Quality statement 2: Referral to smoking cessation services

Quality statement

People who smoke are offered a referral to an evidence‑based smoking cessation service.

Rationale

Smoking cessation services provide the most effective route to stopping smoking, but many people who smoke do not use these services when they try to stop. It is therefore important that practitioners are aware of and make use of the opportunities to refer people who smoke to an evidence‑based smoking cessation service.

Statement 5 in the NICE quality standard on antenatal care sets out the high‑quality requirements for ensuring that pregnant women who smoke are referred to an evidence‑based smoking cessation service.

Quality measures

Structure

Evidence of local arrangements to ensure that people who smoke are offered a referral to an evidence‑based smoking cessation service.

Data source: Local data collection.

Process

Proportion of people who smoke who are referred to an evidence‑based smoking cessation service.

Numerator – the number of people in the denominator who are referred to an evidence‑based smoking cessation service.

Denominator – the number of people identified as smokers in any healthcare setting.

Data source: Local data collection and the quality and outcomes framework (QOF) indicator SMOK004.

What the quality statement means for service providers, health and social care practitioners, and commissioners

Service providers ensure that systems are in place for people who smoke to be offered a referral to an evidence‑based smoking cessation service.

Healthcare practitioners offer people who smoke a referral to an evidence‑based smoking cessation service.

Commissioners ensure that they commission services that offer people who smoke a referral to an evidence‑based smoking cessation service.

What the quality statement means for patients, service users and carers

People who smoke are offered a referral to an evidence‑based smoking cessation service to help them stop smoking.

Source guidance

Definitions of terms used in this quality statement

Healthcare practitioners

These include, but are not limited to, doctors, nurses, midwives, pharmacists, dentists, opticians and allied health professionals.

Evidence‑based smoking cessation services

These are local services providing accessible, evidence‑based and cost‑effective support to people who want to stop smoking.

The National Centre for Smoking Cessation and Training offers training modules for people delivering smoking cessation interventions.

This statement is linked to statement 1, because advice on how to stop may include a referral to an evidence‑based smoking cessation service.

Statement 5 in the NICE quality standard on antenatal care states that 'Pregnant women who smoke are referred to an evidence‑based stop smoking service at the booking appointment' and the appropriate referral criteria are defined.
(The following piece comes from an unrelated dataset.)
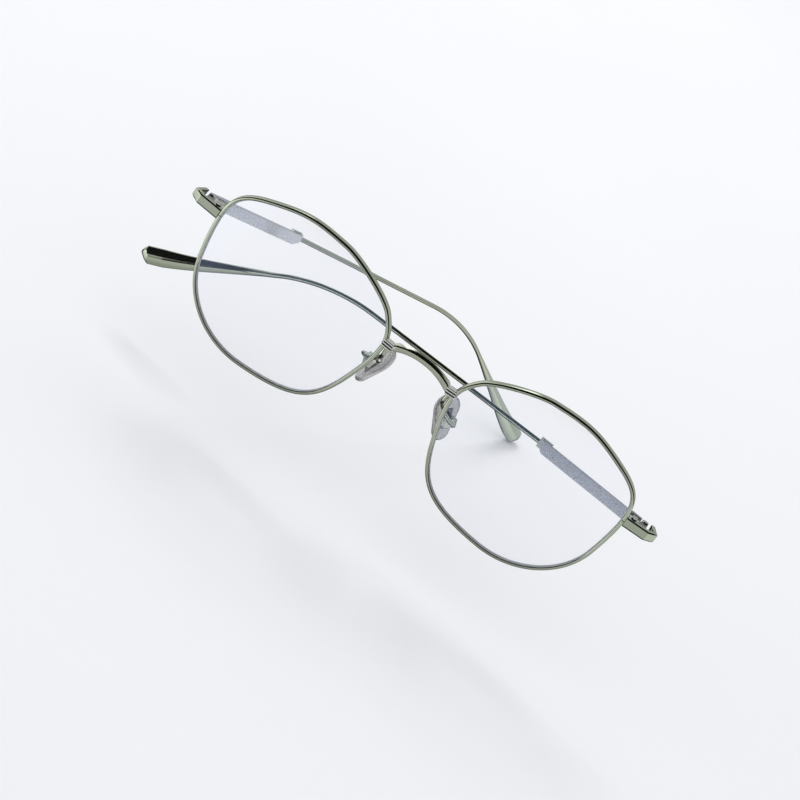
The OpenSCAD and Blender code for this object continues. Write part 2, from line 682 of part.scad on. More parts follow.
// Temple plate: a flat strip with a cut-off lower far corner and a low boss outside the hinge.
module temple_plate(side) {
  color(metal) temple_frame(side) union() {
    translate([plate_in, 0, 0]) rotate([90, 0, 90]) linear_extrude(plate_t) polygon([
      [plate_start, -plate_h / 2], [plate_end - corner_cut, -plate_h / 2],
      [plate_end, -plate_h / 2 + corner_cut * 0.8],
      [plate_end, plate_h / 2], [plate_start, plate_h / 2]
    ]);
    translate([plate_in + plate_t, plate_start + leaf_l * 0.6, -plate_h / 2 + boss_margin])
      cube([boss_t, boss_l, plate_h - 2 * boss_margin]);
  }
}

// The wire's own line: it leaves the ferrule with a slight slope below the plate.
module wire_frame(side) {
  temple_frame(side) translate([wire_n, wire_u, wire_a]) rotate([-wire_drop, 0, 0]) children();
}

// Ferrule: a block on the outside of the plate's far end that grips the wire.
module ferrule(side) {
  color(metal) difference() {
    temple_frame(side)
      translate([plate_in + plate_t, plate_end - ferrule_l + ferrule_past, wire_a - ferrule_h / 2])
        cube([ferrule_t, ferrule_l, ferrule_h]);
    wire_frame(side) translate([0, -seat, 0]) rotate([-90, 0, 0])
      cylinder(h = ferrule_l + over, d = wire_d + 2 * seat);
  }
}

// Temple wire: a round wire, straight and then bent down over the ear.
wire_sides = 16;
bend_steps = 20;
// Round section of the wire, s along its straight stretch and then at angle a round the bend.
function wire_ring(s, a) = [
  for (k = [0:wire_sides - 1]) let (
    q = wire_d / 2 * [cos(360 * k / wire_sides), sin(360 * k / wire_sides)],
    r = bend_r + q[1]
  ) [q[0], s + r * sin(a), r * cos(a) - bend_r]
];
module temple_wire(side) {
  rings = concat(
    [wire_ring(0, 0)],
    [for (k = [0:bend_steps]) wire_ring(wire_run, bend_angle * k / bend_steps)]
  );
  color(metal) wire_frame(side) rod_tube(rings);
}

// Temple tip: the wire's end, widened through a neck into a ridged paddle with a pointed end.
tip_corners = [[-0.5, -0.3], [0.08, -0.5], [0.5, -0.2], [0.5, 0.2], [0.08, 0.5], [-0.5, 0.3]];
function tip_corner(j) = let (k = floor(j / 2), a = wrap(tip_corners, k), b = wrap(tip_corners, k + 1))
  j % 2 == 0 ? a : (a + b) / 2;
function tip_share(t) = pow(t, 1.25);
// The tip lifts slightly again over its last stretch.
function tip_lift(s) = s < lift_from ? 0 : pow(s - lift_from, 2) * lift_curve;
tip_middle = [0.1, 0]; // the paddle shrinks towards this point of its section, in shares of its size
tip_shift = 0.08;      // the paddle's middle below the wire's, as a share of its height
// One ring of the tip: s along it, f how far the round wire has become the paddle, k the size.
function tip_ring(s, f, k) = [
  for (j = [11:-1:0]) let (
    c = tip_corner(j),
    q = unit([c[0] * tip_h / 2, c[1] * tip_t]),
    m = tip_middle * tip_h,
    p = (1 - f) * wire_d / 2 * q + f * k * ([c[0] * tip_h, c[1] * tip_t] - m) + f * m
  ) [p[1], s, p[0] - f * tip_h * tip_shift + tip_lift(s)]
];
neck_steps = 9;
tip_ends = [[1, 1], [0.45, 0.62], [0, 0.15]]; // the point's rings: share of its length left, size
module temple_tip(side) {
  rings = concat(
    [for (i = [0:neck_steps]) tip_ring(seat + neck_l * i / neck_steps, tip_share(i / neck_steps), 1)],
    [for (e = tip_ends) tip_ring(neck_l + tip_l - point_l * e[0], 1, e[1])]
  );
  color(metal) wire_frame(side) translate([0, wire_run, -bend_r]) rotate([-bend_angle, 0, 0])
    translate([0, 0, bend_r]) rod_tube(rings);
}

rim("left");  // rim_left
rim("right");  // rim_right
lens("left");  // lens_left
lens("right");  // lens_right
bridge();
collar("left");  // collar_left
collar("right");  // collar_right
pad_arm("left");  // pad_arm_left
pad_arm("right");  // pad_arm_right
pad_box("left");  // pad_box_left
pad_box("right");  // pad_box_right
pad_core("left");  // pad_core_left
pad_core("right");  // pad_core_right
nose_pad("left");  // nose_pad_left
nose_pad("right");  // nose_pad_right
pad_screws();
endpiece("left");  // endpiece_left
endpiece("right");  // endpiece_right
lock_upper("left");  // lock_upper_left
lock_upper("right");  // lock_upper_right
lock_lower("left");  // lock_lower_left
lock_lower("right");  // lock_lower_right
lock_screws();
hinge_front("left");  // hinge_front_left
hinge_front("right");  // hinge_front_right
hinge_temple("left");  // hinge_temple_left
hinge_temple("right");  // hinge_temple_right
hinge_screws();
temple_plate("left");  // temple_plate_left
temple_plate("right");  // temple_plate_right
ferrule("left");  // ferrule_left
ferrule("right");  // ferrule_right
temple_wire("left");  // temple_wire_left
temple_wire("right");  // temple_wire_right
temple_tip("left");  // temple_tip_left
temple_tip("right");  // temple_tip_right
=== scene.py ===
# %% [markdown]
# # Polygonal metal eyeglasses
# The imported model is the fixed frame. This script lays finer surfaces over its rims, lenses,
# bridge, pads, wires and tips, dresses every other piece, and sets up floor, light and camera.
# Lengths are worked out in millimetres and turned into metres when a mesh is made.

# %% Load the frame
import math
import bpy
import numpy as np
from mathutils import Matrix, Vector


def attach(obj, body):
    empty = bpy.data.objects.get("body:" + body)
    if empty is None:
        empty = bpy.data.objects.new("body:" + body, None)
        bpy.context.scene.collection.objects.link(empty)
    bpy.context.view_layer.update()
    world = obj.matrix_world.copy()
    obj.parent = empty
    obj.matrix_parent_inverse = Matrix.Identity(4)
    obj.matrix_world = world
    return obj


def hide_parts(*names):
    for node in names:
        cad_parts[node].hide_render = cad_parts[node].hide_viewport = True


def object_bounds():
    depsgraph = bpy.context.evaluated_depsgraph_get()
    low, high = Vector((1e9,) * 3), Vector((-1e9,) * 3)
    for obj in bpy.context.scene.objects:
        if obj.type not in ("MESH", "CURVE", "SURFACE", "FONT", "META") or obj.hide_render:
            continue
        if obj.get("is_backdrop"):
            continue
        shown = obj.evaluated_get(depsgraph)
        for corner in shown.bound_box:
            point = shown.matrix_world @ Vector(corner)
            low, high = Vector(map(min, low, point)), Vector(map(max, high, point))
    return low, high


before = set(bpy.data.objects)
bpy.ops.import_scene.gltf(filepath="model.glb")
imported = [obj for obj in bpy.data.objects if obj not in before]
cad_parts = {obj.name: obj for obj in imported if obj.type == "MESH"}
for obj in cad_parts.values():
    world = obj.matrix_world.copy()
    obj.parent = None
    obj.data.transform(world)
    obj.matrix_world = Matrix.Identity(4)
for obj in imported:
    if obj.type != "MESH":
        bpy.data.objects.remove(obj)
cad_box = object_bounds()
MM = 0.001

# %% [markdown]
# ## Sizes
# The same named values as in the part's source, in millimetres and degrees.
# x runs towards the wearer's left, -y out of the lens fronts and z up.

# %% Named sizes
LENS_W, LENS_H, BRIDGE_W, BASE_R, FACE_ANGLE, LENS_T = 49.6, 42.1, 20.4, 116, 4.3, 1.4
RIM_W, RIM_D, RIM_LEAN, RIM_BEVEL, GROOVE_D, GROOVE_W, LOCK_SLIT = 1.2, 1.8, 0.3, 0.35, 0.45, 1.0, 0.2
BRIDGE_Z, BRIDGE_BOW, BRIDGE_H, BRIDGE_GROWTH, BRIDGE_D = 9.95, 1.6, 1.7, 0.3, 1.4
FOOT_RISE, FOOT_FRONT, FOOT_FROM = 0.35, 0.2, 0.8
COLLAR_AT, RIB_T, RIB_GAP, RIB_CUT, RIB_OUT, COLLAR_REACH = 0.42, 0.5, 0.2, 0.2, 0.35, 2.2
PAD_L, PAD_W, PAD_LEAN, LOW_SHARE = 12.3, 7.3, 19, 0.34
PAD_AT = {"left": np.array([11.8, 6.2, -2.1]), "right": np.array([9.8, 6.2, -2.1])}
PAD_SPLAY = {"left": 42, "right": 15}
PAD_ROCK = {"left": -1, "right": 1}
PIN_X, BOX_BACK, ARM_D, ARM_LOOP, ARM_ASIDE, ARM_BEHIND = -1.2, 2.6, 1.0, 4.2, 0.3, 0.1
ARM_START, ARM_SWING = [-0.1, 0, -1.8], [-0.5, 1.4, -3.4]
ENDPIECE_Z = 6.35
HINGE, HINGE_TILT = (64.2602, 6.04296, 6.05), 11.5
FOLD = {"left": 7.8, "right": 46.6}
TEMPLE_L, STRAIGHT_L, BEND_R, BEND_ANGLE, WIRE_DROP, WIRE_D = 145.6, 83, 50, 28.6, 1.6, 1.2
PLATE_END, PLATE_T, PLATE_IN = 31.5, 1.0, 0.95
FERRULE_L, WIRE_A, WIRE_BED = 3.2, 0.3, 0.1
TIP_L, TIP_H, TIP_T, POINT_L, TIP_SHIFT = 6, 4.4, 2.6, 1.8, 0.08
LIFT_L, LIFT_CURVE = 17, 0.0035
SEAT = 0.02
LENS_X = (LENS_W + BRIDGE_W) / 2
DATUM_R = 20
CORNERS = [
    (0.538, 0.301, 1.74), (0.126, 0.518, 1.68), (-0.316, 0.478, 0.46),
    (-0.54, 0.185, 1.56), (-0.362, -0.453, 1.56), (0.408, -0.538, 0.73),
]

# %% [markdown]
# ## Small tools
# Rotations, rounded sections and solids made from rings of points.
# A solid is turned the right way out by the sign of its volume.

# %% Vectors, rings and meshes
def unit(v):
    """v / |v| along the last axis."""
    v = np.asarray(v, float)
    return v / np.linalg.norm(v, axis=-1, keepdims=True)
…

The supporting information also states that the midwife may provide the pregnant woman with information (in a variety of formats, for example, a leaflet) about the risks to the unborn child of smoking when pregnant and the hazards of exposure to secondhand smoke for both mother and baby.

Equality and diversity considerations

Evidence‑based smoking cessation services should target minority ethnic and socioeconomically disadvantaged communities in the local population; it is important to ensure that services are easily accessible by people from these groups and that they are encouraged to use them.
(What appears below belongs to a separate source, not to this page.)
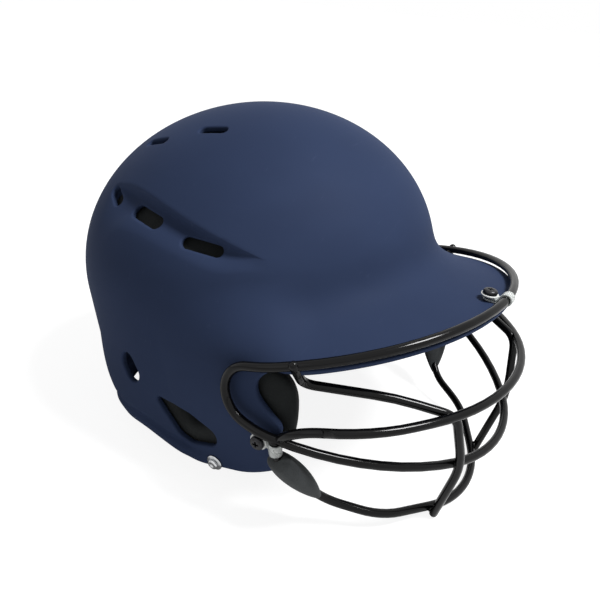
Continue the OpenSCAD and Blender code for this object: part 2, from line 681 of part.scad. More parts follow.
// The crown pad is a shallow dish under the top of the bowl
crown_reach = 26;
module crown_pad() {
    n = len(cushion_steps);
    function spot(r, k, inner) =
        under(360 * k / cushion_sides, bowl_h * cos(crown_reach * r), cushion_depth(r, pad_t, inner));
    function id(inner, i, k) =
        2 + (inner && i < n - 1 ? n * cushion_sides : 0) + i * cushion_sides + k % cushion_sides;
    color(foam)
        stand()
            polyhedron(
                points = concat([spot(0, 0, false), spot(0, 0, true)],
                    [for (i = [0:n - 1]) for (k = [0:cushion_sides - 1])
                        spot(cushion_steps[i], k, false)],
                    [for (i = [0:n - 2]) for (k = [0:cushion_sides - 1])
                        spot(cushion_steps[i], k, true)]),
                faces = concat(
                    [for (k = [0:cushion_sides - 1]) [0, id(false, 0, k), id(false, 0, k + 1)]],
                    [for (i = [0:n - 2]) for (k = [0:cushion_sides - 1])
                        each quad(id(false, i, k), id(false, i + 1, k),
                                  id(false, i + 1, k + 1), id(false, i, k + 1))],
                    [for (k = [0:cushion_sides - 1]) [1, id(true, 0, k + 1), id(true, 0, k)]],
                    [for (i = [0:n - 2]) for (k = [0:cushion_sides - 1])
                        each quad(id(true, i, k), id(true, i, k + 1),
                                  id(true, i + 1, k + 1), id(true, i + 1, k))]),
                convexity = 6
            );
}

// The ear pads stand out ahead of the flaps and have an opening for the ear
ear_pad_a = 77;
ear_pad_z = -57;
ear_well_l = 40;
ear_well_w = 25;
ear_pad_half_a = 25;
ear_pad_half_z = 29;
nut_room = 1.5;
module ear_pad(side) {
    color(foam)
        stand()
            difference() {
                cushion_at(side, ear_pad_a, ear_pad_z, ear_pad_half_a, ear_pad_half_z, ear_pad_t);
                on_skin(ear_pad_a + 5, ear_pad_z + 4, 0, side)
                    rotate([0, 0, 90])
                        long_hole(ear_well_l, ear_well_w, 80);
                on_skin(ear_screw_a, ear_screw_z, shell_t + nut_seat + nut_h / 2, side)
                    cylinder(d = nut_flange_d + 2 * nut_room, h = nut_h + 2 * nut_room, center = true);
            }
}
module ear_pad_right() { ear_pad(-1); }
module ear_pad_left() { ear_pad(1); }

// Places its children at p with z along o and x along the part of v that is square to o
module facing(p, o, v) {
    x = unit(v - (v * o) * o);
    y = cross(o, x);
    multmatrix([[x[0], y[0], o[0], p[0]], [x[1], y[1], o[1], p[1]], [x[2], y[2], o[2], p[2]]])
        children();
}

// Nylon clip: a doubled strip runs flat under its washer, at bearing a and level z, then on to a
// loop round the wire that passes through p along w
tab_t = 2 * clip_t;
module clip(a, z, p, w) {
    s = skin(a, z);
    o = skin_out(a, z);
    to_wire = p - s;
    away = norm(cross(to_wire, o));
    rise = to_wire * o;
    flat = washer_d / 2;
    difference() {
        union() {
            facing(s, o, to_wire) {
                translate([0, 0, gap])
                    cylinder(d = clip_w, h = tab_t);
                rotate([90, 0, 0])
                    linear_extrude(height = clip_w, center = true)
                        polygon([[0, gap], [flat, gap], [away, rise - clip_t], [away, rise + clip_t],
                                 [flat, gap + tab_t], [0, gap + tab_t]]);
            }
            facing(p, w, o)
                cylinder(r = wire_r + gap + clip_t, h = clip_w, center = true);
        }
        facing(s, o, to_wire)
            cylinder(d = screw_d + gap, h = 20, center = true);
        facing(p, w, o)
            cylinder(r = wire_r + gap, h = 2 * clip_w, center = true);
    }
}

module brim_clip() {
    color([0.86, 0.88, 0.87])
        stand()
            clip(0, brim_screw_z, [0, -brim_front, brim_wire_z], [1, 0, 0]);
}

// The ear clips' loops hang just below the weld of the chin bar
riser_way = unit(riser_low - riser_top);
ear_loop_drop = clip_w / 2 + wire_r + 0.9;
module ear_clip(side) {
    color([0.86, 0.88, 0.87])
        stand()
            mirror([side < 0 ? 1 : 0, 0, 0])
                clip(ear_screw_a, ear_screw_z, riser_top + riser_way * ear_loop_drop, riser_way);
}
module ear_clip_right() { ear_clip(-1); }
module ear_clip_left() { ear_clip(1); }

// Stack on each clip, outwards from the skin: clip, washer, screw head; the nut is inside
washer_t = 0.8;
nut_flange_d = 13;
nut_flange_t = 1.2;
nut_h = 5;
nut_seat = 0.7;
head_base = gap + tab_t + washer_t + 0.1;

module washer() {
    translate([0, 0, gap + tab_t + 0.05])
        difference() {
            cylinder(d = washer_d, h = washer_t);
            translate([0, 0, -1])
                cylinder(d = screw_d + gap, h = washer_t + 2);
        }
}

module screw() {
    shank = head_base + shell_t + nut_seat + nut_h;
    translate([0, 0, head_base])
        difference() {
            rotate_extrude()
                polygon(concat([[0, 0], [head_d / 2, 0], [head_d / 2, head_h * 0.45]],
                    [for (b = [15:15:75]) [head_d / 2 - head_h * 0.55 * (1 - cos(b)),
                                           head_h * (0.45 + 0.55 * sin(b))]],
                    [[0, head_h]]));
            translate([0, 0, head_h * 0.5])
                cylinder(r = head_d * 0.16, h = head_h);
        }
    translate([0, 0, head_base - shank])
        cylinder(d = screw_d, h = shank + 0.01);
}

module nut() {
    translate([0, 0, -shell_t - nut_seat - nut_h])
        difference() {
            union() {
                cylinder(d = screw_d + 3, h = nut_h);
                translate([0, 0, nut_h - nut_flange_t])
                    cylinder(d = nut_flange_d, h = nut_flange_t);
            }
            translate([0, 0, -1])
                cylinder(d = screw_d + 0.2, h = nut_h + 2);
        }
}

module at_brim() { stand() on_skin(0, brim_screw_z) children(); }
module at_ear(side) { stand() on_skin(ear_screw_a, ear_screw_z, 0, side) children(); }

module brim_washer() { color([0.88, 0.9, 0.89]) at_brim() washer(); }
module ear_washer_right() { color([0.88, 0.9, 0.89]) at_ear(-1) washer(); }
module ear_washer_left() { color([0.88, 0.9, 0.89]) at_ear(1) washer(); }
module brim_screw() { color([0.05, 0.05, 0.055]) at_brim() screw(); }
module ear_screw_right() { color([0.05, 0.05, 0.055]) at_ear(-1) screw(); }
module ear_screw_left() { color([0.05, 0.05, 0.055]) at_ear(1) screw(); }
module brim_nut() { color([0.7, 0.71, 0.72]) at_brim() nut(); }
module ear_nut_right() { color([0.7, 0.71, 0.72]) at_ear(-1) nut(); }
module ear_nut_left() { color([0.7, 0.71, 0.72]) at_ear(1) nut(); }

// Riveted stud that a chin strap snaps onto
module chin_stud(side) {
    flange_t = 0.8;
    flange_r = stud_d * 0.78;
    inner = shell_t + gap + flange_t;
    color([0.75, 0.76, 0.78])
        stand()
            on_skin(stud_a, stud_z, 0, side) {
                translate([0, 0, -inner])
                    cylinder(r = stud_neck_r, h = inner + stud_h * 0.6);
                translate([0, 0, -inner])
                    cylinder(r = flange_r, h = flange_t);
                translate([0, 0, gap])
                    cylinder(r = flange_r, h = flange_t);
                translate([0, 0, stud_h * 0.45])
                    cylinder(r = stud_d / 2, h = stud_h * 0.55);
            }
}
module chin_stud_right() { chin_stud(-1); }
module chin_stud_left() { chin_stud(1); }

// Leans the helmet back until the nape rim and the chin bar are on the same level
nape_y = bowl_l / 2 - rim_tuck;
rest_a = -chin_depth + nape_depth;
rest_b = nape_y + chin_reach;
lean = asin(wire_r / norm([rest_a, rest_b])) - atan2(rest_a, rest_b);
// Reach of the mouth bar and of the back of the bowl once it has leaned back
rest_front = mouth_reach * cos(lean) + mouth_depth * sin(lean) + wire_r;
rest_back = norm([bowl_l / 2 * cos(lean), bowl_h * sin(lean)]);
module stand() {
    translate([0, (rest_front - rest_back) / 2, nape_depth * cos(lean) + nape_y * sin(lean)])
        rotate([-lean, 0, 0])
            children();
}

shell();
crown_pad();
front_pad();
rear_pad();
side_pad_right();
side_pad_left();
ear_pad_right();
ear_pad_left();
guard_frame();
nose_bar();
chin_bar();
upright_right();
upright_left();
chin_pad_right();
chin_pad_left();
brim_clip();
ear_clip_right();
ear_clip_left();
brim_screw();
ear_screw_right();
ear_screw_left();
brim_washer();
ear_washer_right();
ear_washer_left();
brim_nut();
ear_nut_right();
ear_nut_left();
chin_stud_right();
chin_stud_left();
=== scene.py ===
"""Looks of a batting helmet with a wire face guard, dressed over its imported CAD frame.

Shapes are worked out in millimetres as the helmet is worn: the front is -Y, the crown is +Z and the
bowl's centre is the origin. stand() leans them back onto the nape rim and the chin bar, and turns
them into metres.
"""
import math

import bmesh
import bpy
import numpy as np
from mathutils import Matrix, Vector
from mathutils.kdtree import KDTree


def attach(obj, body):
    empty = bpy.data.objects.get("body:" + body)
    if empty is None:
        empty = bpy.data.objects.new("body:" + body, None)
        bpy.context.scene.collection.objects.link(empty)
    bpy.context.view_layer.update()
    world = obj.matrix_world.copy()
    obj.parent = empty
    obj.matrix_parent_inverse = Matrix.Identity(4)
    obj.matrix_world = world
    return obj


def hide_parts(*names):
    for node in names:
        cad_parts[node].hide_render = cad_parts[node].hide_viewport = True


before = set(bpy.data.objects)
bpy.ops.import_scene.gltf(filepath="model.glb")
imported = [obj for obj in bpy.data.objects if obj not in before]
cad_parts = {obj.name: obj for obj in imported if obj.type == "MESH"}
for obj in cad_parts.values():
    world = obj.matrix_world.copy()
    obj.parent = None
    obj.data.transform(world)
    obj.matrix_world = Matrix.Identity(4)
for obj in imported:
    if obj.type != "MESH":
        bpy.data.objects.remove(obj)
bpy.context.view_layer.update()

MM = 0.001

# Bowl
BOWL_W = 214.0
BOWL_L = 233.0
BOWL_H = 97.5
SHELL_T = 3.6
NAPE_DEPTH = 80.0
RIM_TUCK = 6.0
RIM_TUCK_SIDE = 0.6
REAR_BELLY = 1.6
BEAD_H = 1.5
BEAD_W = 9.0
BEAD_EDGE = 1.5
BEAD_FADE = 2.5
GROOVE = 0.8
GROOVE_W = 6.0

# Brim and ear flaps
BRIM_REACH = 46.5
BRIM_R = 117.0
BRIM_DROP = 29.5
BRIM_SWEEP = 3.2
SKIRT_BLEND = 4.0
FLARE_TOP = 10.0
FLAP_W = 217.0
FLAP_DEPTH = 98.0
FLAP_REAR = 112.0
FLAP_FULL = 80.0
NOTCH = [(0, 80), (3, 74.5), (6, 70.5), (10, 68.5), (16, 69), (21, 72), (26, 75.5), (31.5, 79.5),
         (37, 78), (43, 71.5), (50, 71), (57, 70), (70, 70)]

# Crease, channel and holes. A vent has a bearing, a drop below the crease, a tilt, and its shares of
# the full length and width; a slot has its level in place of the drop
CREASE_LOW = 20.0
CREASE_RISE = 43.0
CREASE_START = 51.0
CREASE_END = 108.0
CREASE_STEP = 3.0
CREASE_STEP_LOW = 0.8
CHANNEL_W = 17.0
CHANNEL_DEPTH = 5.0
CHANNEL_FADE = 5.0
CHANNEL_FOOT = 4.0
CHANNEL_CURVE = 1.6
VENT_L = 25.0
VENT_W = 8.0
SIDE_VENTS = [(68.5, 10, 20, 0.94, 0.82), (90.5, 10.7, 24, 1, 1), (111.5, 5.7, 40, 0.58, 0.82)]
SLOT_L = 20.0
SLOT_W = 5.0
CROWN_SLOTS = [(66.3, 84.6, 14, 0.9, 1.15), (107.5, 82.7, -2, 1, 1)]
REAR_SLOT_L = 18.5
REAR_SLOT_W = 12.5
REAR_SLOT = (104.0, -39.5, 65.0)
EAR_HOLE_L = 44.0
EAR_HOLE_W = 22.5
EAR_HOLE_TIP = 2.2
EAR_HOLE = (77.0, -76.0, 31.0)
HOLE_LIP = 1.2
EDGE_LIP = 1.5
HOLE_MARGIN = 4.5
SCREW_MARGIN = 2.0
OUTLINE_STEP = 1.1
FLAT_RINGS = 4
LIP_RINGS = 6

# Bearings from which the shell's forms come in or fade, and the spans over which they do
FLARE_FADE = (75, 55)
FLARE_SIDE = (40, 25)
BELLY_IN = (90, 25)
BEAD_IN = (74, 18)
CHANNEL_IN = (50, 14)
CHANNEL_OUT = (98, 20)

# Face guard: sizes of its bars with their front and ear arcs (radius and turn of each), then the
# places where its wires turn or end
WIRE_D = 5.0
GUARD_W = 225.0
EAR_BEND = 17.0
TOP_ARCS = (BRIM_R, 50, 50, 20)
MOUTH_REACH = 153.0
MOUTH_DEPTH = 111.0
MOUTH_FALL = 30.0
MOUTH_ARCS = (88, 30, 42, 20)
NOSE_REACH = 164.5
NOSE_DEPTH = 72.8
NOSE_FALL = 12.0
NOSE_ARCS = (118, 36, 40, 24)
CHIN_REACH = 130.5
CHIN_DEPTH = 148.0
CHIN_FALL = 32.5
UPRIGHT_GAP = 109.0
UPRIGHT_FOOT = 73.0
NOSE_TURN = 96.0
NOSE_STOP = 90.0
CHIN_FIRST = 31
CHIN_TURN_X = 19.5
CHIN_RUN_X = 67
CHIN_LOW_AT = (84.5, 95)
RISER_NOTCH = 46
RISER_RUN = (-0.5, 0, -10.5)
HANG_X = 106.6
HANG_RUN = (-15, 7, -17)
RUN_RISE = 3.0
KNEE_BEND = 12
SWEEP_BEND = 60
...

Lesbian, gay, bisexual and transgender (LGBT) groups have higher smoking prevalence rates than the general population, and as such, services should be accessible and commissioned to address this need.

Healthcare practitioners should be sensitive to the issue of smoking in young people. NICE guidance recommends that young people aged 12–17 who smoke should be offered information, advice and support on how to stop smoking and be encouraged to use evidence‑based smoking cessation services.

Practitioners should be aware that some pregnant women find it difficult to say that they smoke because the pressure not to smoke during pregnancy is so intense.